Elsewhere, Nathan wrote:
> The type
> safety argument dictates that we should use a class type for
> std::streamoff containing a 64-bit integer type,
That seems absolutely neccessary so that errors such as
fstream f;
...
long pos = f.tellg();
can be caught at compile time, especially since this works as
expected with the current implementation.
> and publicly defining
> (only!) the operations required in 27.4.3.2,
Unless I'm missing something, I don't see any requirement that
streamoff or fpos<> be DefaultConstructible.
> 27.4.3.2
> requires that it convert explicitly (but not implicitly!) from,
> [...] std::streamsize
The descriptions of basic_istream::tellg and basic_ostream::tellp
seem to assume an implicit conversion from streamsize to streamoff.
I don't see any reason to make that conversion explicit, since it
is required to be lossless.
However, I don't see any requirement that the conversion from
fpos<> to streamoff be implicit. Since that is a lossy conversion
(it loses the conversion state) fpos<>::operator streamoff()

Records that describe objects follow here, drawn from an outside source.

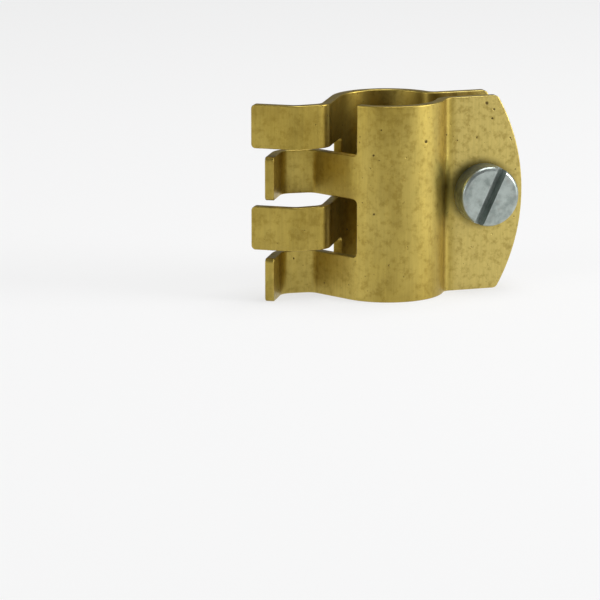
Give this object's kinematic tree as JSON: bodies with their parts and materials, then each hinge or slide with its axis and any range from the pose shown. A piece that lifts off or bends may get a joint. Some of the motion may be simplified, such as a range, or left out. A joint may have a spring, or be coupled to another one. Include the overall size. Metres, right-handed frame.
{
  "type": "earth rod clamp",
  "caption": "Brass clamp of hooked sheet jaws on a round earth rod, gripping a bare conductor between its fingers and closed by a slotted screw and nut.",
  "frame": {"origin": "on the axis of the rod seat, at half the clamp's height", "axes": "+Z along the rod seat, +X towards the flanges and the screw, -Y towards the screw's head"},
  "size_m": [0.0458, 0.022, 0.0324],
  "materials": {
    "jaw_brass": "aged stamped brass sheet, dull gold with light tarnish",
    "plated_steel": "zinc-plated steel, pale blue-grey"
  },
  "bodies": {
    "front": {"front_jaw": "jaw_brass"},
    "rear": {"rear_jaw": "jaw_brass"},
    "screw": {"clamp_screw": "plated_steel"},
    "nut": {"clamp_nut": "plated_steel"}
  },
  "joints": [
    {"name": "screw_turn", "type": "hinge", "parent": "front", "child": "screw", "pos_m": [0.0155, 0, 0], "axis": [0, -1, 0], "range_deg": [0, 1080]},
    {"name": "nut_travel", "type": "slide", "parent": "front", "child": "nut", "axis": [0, 1, 0], "range_m": [0, 0.003]},
    {"name": "jaw_open", "type": "hinge", "parent": "front", "child": "rear", "pos_m": [0, 0, 0], "axis": [0, 0, 1], "range_deg": [0, 8]}
  ],
  "couplings": [
    {"joint": "screw_turn", "follows": "nut_travel", "rad_per_m": 6283.2},
    {"joint": "jaw_open", "follows": "nut_travel", "rad_per_m": 46.542}
  ]
}
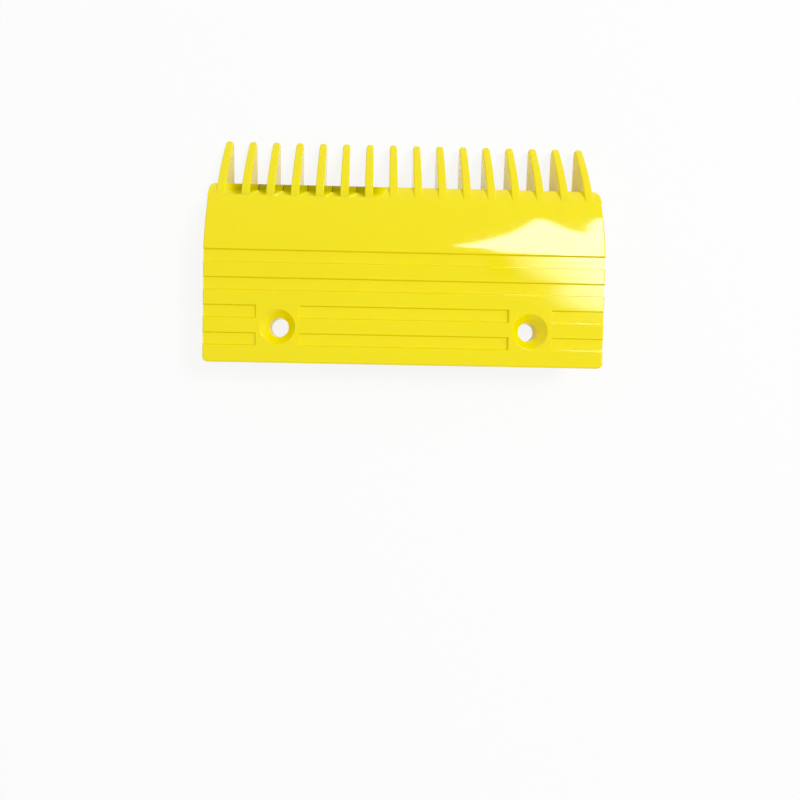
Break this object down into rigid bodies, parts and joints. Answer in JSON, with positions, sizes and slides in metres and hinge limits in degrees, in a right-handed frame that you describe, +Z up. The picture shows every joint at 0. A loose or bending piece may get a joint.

should be dropped and streamoff should have an explicit
constructor taking a fpos<>.
> and implicitly to, std::streamsize
If streamoff is 64-bits and streamsize 32, then the conversion
from streamoff to streamsize is lossy. It would be nice if the
compiler could give a warning about that.
streamoff o;
...
streamsize s = o; // Should get a warning pointing to this line!
One way to achieve this (not neccesarily the only, or the best way)
is to define streamoff::operator long long(), and not
streamoff::operator streamsize().
---
All this looks so complex that I wonder if the best way to solve
it is to just add header <ext/fstream64> that contains:
typedef ... streamoff64; // Meets the requirements on streamoff,
// plus has implicit, lossless conversions to and from 64-bit
// integers.
template <typename S> class fpos64; // Same as fpos, but has
// conversions to and from streamoff64.
typedef fpos64<mbstate_t> streampos64;
template <typename C>
class char_traits64
{
typedef streamoff64 off_type;
typedef streampos64 pos_type;
// otherwise the same as char_traits<C>
};
typedef basic_filebuf<char, char_traits64> filebuf64;
// Same for wfilebuf64, ifstream64, ofstream64, fstream64.
This isn't so very far fetched; after all, it is what the C
library does (off_t vs. off64_t, fseeko vs. fseeko64 etc.).
It can even be done without breaking ABI compatibility, it
only requires adding an overload of __basic_file::seekoff
that takes a streamoff64 and calls lseek64.